Of the many applications of photography to military instruction one of the most striking and novel is the "camera gun." devised to train aviators in machine gun marksmanship. As at first worked out this consisted merely of a camera mounted on the machine gun support and capable of one exposure at a time. As finally improved and produced by an American manufacturer, this consists of a camera attachment to the Lewis gun which copies in every respect the behavior of the gun itself. Not only may single exposures be made but even "bursts," if the trigger is held back. On the pictures is impressed a target, to show how nearly the aim was correct, while in the latest form a clock dial is incorporated, so that when two aviators return from practice, they have a complete record not only of the number of hits, but also of who made the first "kill."

The chief photographic novelty of the war, aerial photography, owes its existence and rapid development both to the extensive use of the airplane, and at the same time to the very limitations of the plane. The chief function of the airplane is reconnaissance, the gathering of information on enemy military dispositions and movements; and it is this new all-embracing point of view which the air gives that has enabled the airplane to well-nigh revolutionise warfare. But it was early found that the human eye was quite unequal to the opportunities presented by the plane. More could be seen in a single glance downward than could possibly be remembered. Then later, as the flying was driven higher, the magnification given by the unaided eye was insufficient; the use of camouflage made necessary minute study of the view; and last but not least, the attention of the observer had to be given more and more to the military duty of defending the plane against "the Hun in the sun." All of these problems were met in a truly ideal manner by the use of photography. A single exposure with a long-focus camera produces a record faithfully depicting in an instant every detail of a large area in a form eminently suitable for study and general dissemination. From being a happy

experiment, aerial photography grew to be one of the main activities of the air forces. The war had not been in progress a year before the aerial photograph was the indispensable guide to all military operations. Enemy lines were completely photographed each day or even oftener. Negatives to the number of scores of thousands were made every month by the Allied armies, and from these, toward the end, half a million prints (in round numbers) were distributed each week to intelligence officers, to artillery headquarters, even to infantry company commanders to guide them in their local operations. So searching indeed did aerial photography become that as the war drew to a close all troop movements had to be made at night or under cover of bad weather. Elaborate attempts to camouflage batteries and fixed structures against the eye of the camera were met by the development of a corps of experts in a new art, the interpretation of aerial photographs.

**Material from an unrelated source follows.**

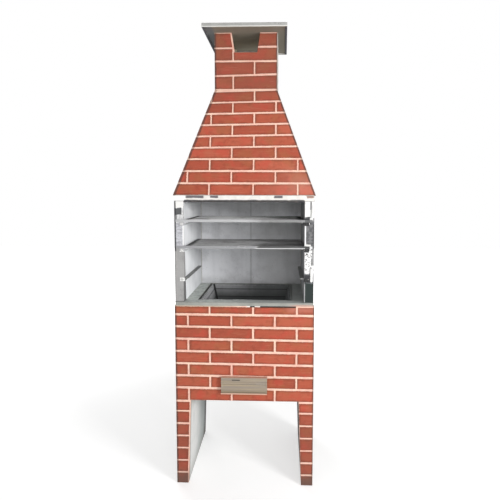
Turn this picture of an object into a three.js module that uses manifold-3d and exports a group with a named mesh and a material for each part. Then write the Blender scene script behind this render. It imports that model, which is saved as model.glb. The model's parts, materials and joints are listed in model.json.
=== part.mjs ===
// Outdoor masonry barbecue: precast concrete plates stacked on a legged base, with one running-bond
// brick relief over the whole front, a lined fire pit, two sliding racks and a sliding ash drawer.
// Millimetres, +Z up, front towards -Y. The origin is on the floor, in the middle of the footprint.

import * as THREE from 'three';
import { mergeVertices } from 'three/addons/utils/BufferGeometryUtils.js';
import Module from 'manifold-3d';

const wasm = await Module();
wasm.setup();

// Envelope and clearances
const kitWidth = 650;
const kitDepth = 490;
const seatGap = 0.3;
const cutOverrun = 6;
const arris = 3;

// Heights of the stack, from the floor up
const legHeight = 420;
const ashFloorThickness = 45;
const apronBrickHeight = 456;
const topBedJoint = 8;
const lipThickness = 16;
const hearthThickness = 50;
const chamberHeight = 478;
const throatThickness = 24;
const hoodHeight = 505;
const chimneyHeight = 267;
const capThickness = 15;

const ashFloorTop = legHeight + ashFloorThickness;
const lipBottom = legHeight + apronBrickHeight + topBedJoint;
const hearthTop = lipBottom + lipThickness;
const hearthBottom = hearthTop - hearthThickness;
const wallTop = hearthTop + chamberHeight;
const throatTop = wallTop + throatThickness;
const hoodTop = throatTop + hoodHeight;
const chimneyTop = hoodTop + chimneyHeight;

// Plates
const sideWallThickness = 43;
const backWallThickness = 38;
const apronThickness = 35;
const hoodPlateThickness = 35;
const chimneyPlateThickness = 33;

const kitHalf = kitWidth / 2;
const innerHalf = kitHalf - sideWallThickness;
const backWallFront = kitDepth - backWallThickness;

// Brick relief
const brickLength = 196;
const brickHeight = 50;
const jointWidth = 10;
const jointDepth = 4;
const jointDraft = 1.5;
const headJointOffset = 42.5;
const coursePitch = brickHeight + jointWidth;
const brickPitch = brickLength + jointWidth;

// Legs
const legStripFoot = 51;
const legStripHead = 65;
const legFirstCourse = 55;
const legCourse = 62;

// Ash drawer
const traySideMargin = 51;
const trayHeight = 58;
const trayRearClearance = 10;
const traySheet = 1.5;
const runnerThickness = 2;
const runnerFoot = 18;
const runnerUpright = 15;
const slotSideClearance = 4;
const slotTopClearance = 6;
const frontSideOverlap = 9;
const frontHeight = 76;
const frontStandoff = 18;
const beadHeight = 16;
const beadDepth = 4;
const beadPlace = 18;
const lipReach = 12;
const lipRise = 6;
const slopeRise = 60;
const slopeToe = 6;
const slopeClearance = 2;

// Fire pit
const pitSideMargin = 96;
const pitFront = 52;
const pitRearLedge = 3;
const liningSideGap = 10;
const liningEndGap = 3;
const liningThickness = 22;
const sideLiningHead = 10;
const sideLiningFoot = 50;
const grateLedge = 18;
const liningDrop = 3;
const liningFirstCourse = 24;
const liningCourse = 43;
const liningJoint = 5;
const liningJointDepth = 3;
const grateDepth = 200;
const grateThickness = 14;
const grateClearance = 4;
const grateMargin = 14;
const grateBar = 10;
const grateSlot = 13;
const grateCrossbar = 14;

// Lintel bar, rails and racks
const lintelDepth = 40;
const lintelThickness = 6;
const lintelSetback = 3;
const lowerRailHeight = 117;
const middleRailHeight = 256;
const upperRailHeight = 379;
const railLength = 350;
const railFlange = 20;
const railSheet = 3;
const railWeb = 16;
const tabReach = 20;
const tabSheet = 2;
const rackDepth = 320;
const rackSideClearance = 6;
const rackFrameRadius = 4;
const rackRodRadius = 2.5;
const rodPitch = 18;
const rodEndMargin = 2;
const supportPlace = 92;
const weldDepth = 1;
const frontBarReach = 318;
const frontBarHeight = 12;
const frontBarThickness = 5;

// Throat, hood, chimney and cap
const throatFrontBeam = 55;
const throatSideBeam = 62;
const throatRearBeam = 60;
const hoodFrontStep = 5;
const chimneyWidth = 300;
const chimneyDepth = 290;
const chimneyFront = 128;
const windowDepth = 92;
const windowTopWidth = 137;
const windowFootWidth = 109;
const capWidth = 393;
const capDepth = 434;
const capFrontOverhang = 88;
const capRimDrop = 5;
const capRimWidth = 10;
const capArris = 2;

// Counts
const hoodCourses = 9;
const chimneyCourses = 4;
const roundSides = 8;
const rodSides = 6;
const slotEndSegments = 3;

// Colours and finishes
const brick = new THREE.MeshStandardMaterial({ color: '#b5482f', roughness: 0.8, metalness: 0 });
const concrete = new THREE.MeshStandardMaterial({ color: '#b9b6ae', roughness: 0.9, metalness: 0 });
const refractory = new THREE.MeshStandardMaterial({ color: '#8f8a82', roughness: 0.95, metalness: 0 });
const darkSteel = new THREE.MeshStandardMaterial({ color: '#4a4d4c', roughness: 0.5, metalness: 0.8 });
const brightSteel = new THREE.MeshStandardMaterial({ color: '#c9cac8', roughness: 0.3, metalness: 1 });
const sheetSteel = new THREE.MeshStandardMaterial({ color: '#8d8c80', roughness: 0.4, metalness: 0.9 });
const castIron = new THREE.MeshStandardMaterial({ color: '#2e2d2c', roughness: 0.8, metalness: 0.6 });

const alongX = new THREE.Vector3(1, 0, 0);
const alongY = new THREE.Vector3(0, 1, 0);
const alongZ = new THREE.Vector3(0, 0, 1);

// Closed mesh to manifold solid
function solid(geometry) {
  const bare = geometry.clone();
  bare.deleteAttribute('normal');
  bare.deleteAttribute('uv');
  const merged = mergeVertices(bare);
  return new wasm.Manifold(new wasm.Mesh({
    numProp: 3,
    vertProperties: Float32Array.from(merged.attributes.position.array),
    triVerts: Uint32Array.from(merged.index.array),
  }));
}

// Manifold solid back to a geometry
function geometryOf(body) {
  const mesh = body.getMesh();
  const geometry = new THREE.BufferGeometry();
  geometry.setAttribute('position', new THREE.BufferAttribute(mesh.vertProperties, 3));
  geometry.setIndex(new THREE.BufferAttribute(mesh.triVerts, 1));
  geometry.computeVertexNormals();
  return geometry;
}

function joined(geometries) {
  return geometries.map(solid).reduce((whole, piece) => whole.add(piece));
}

function shapeOf(points, holes = []) {
  const shape = new THREE.Shape(points.map(([a, b]) => new THREE.Vector2(a, b)));
  shape.holes = holes;
  return shape;
}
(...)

The technical problems to be solved in the development of photography from the air were numerous.1 Practically every resource of scientific photography had to be pressed into service and carried to further development by intensive research before aerial photographs with the necessary quality were procurable. As might be surmised, the foremost problems to be met were those introduced by the altitude, the speed, and the vibration of the new camera platform. The great altitudes reached by army reconnaissance flying- 18,000 to 20,000 feet - brought demands for lenses of very long focus and for combinations of sensitive plate and color filter to pierce the layer of haze almost always present on the earth's surface. The speed of the battle plane, sometimes as high as 150 miles an hour, when considered with respect to the earth, demanded lenses of large aperture and shutters capable of giving extremely short exposures in order to prevent blurring due to the motion of the image. The vibration from the engine necessitated not only

1 For a comprehensive account of the technical aspects of aërial photography see "Airplane Photography," by the present writer, published by J. B. Lippincott & Co.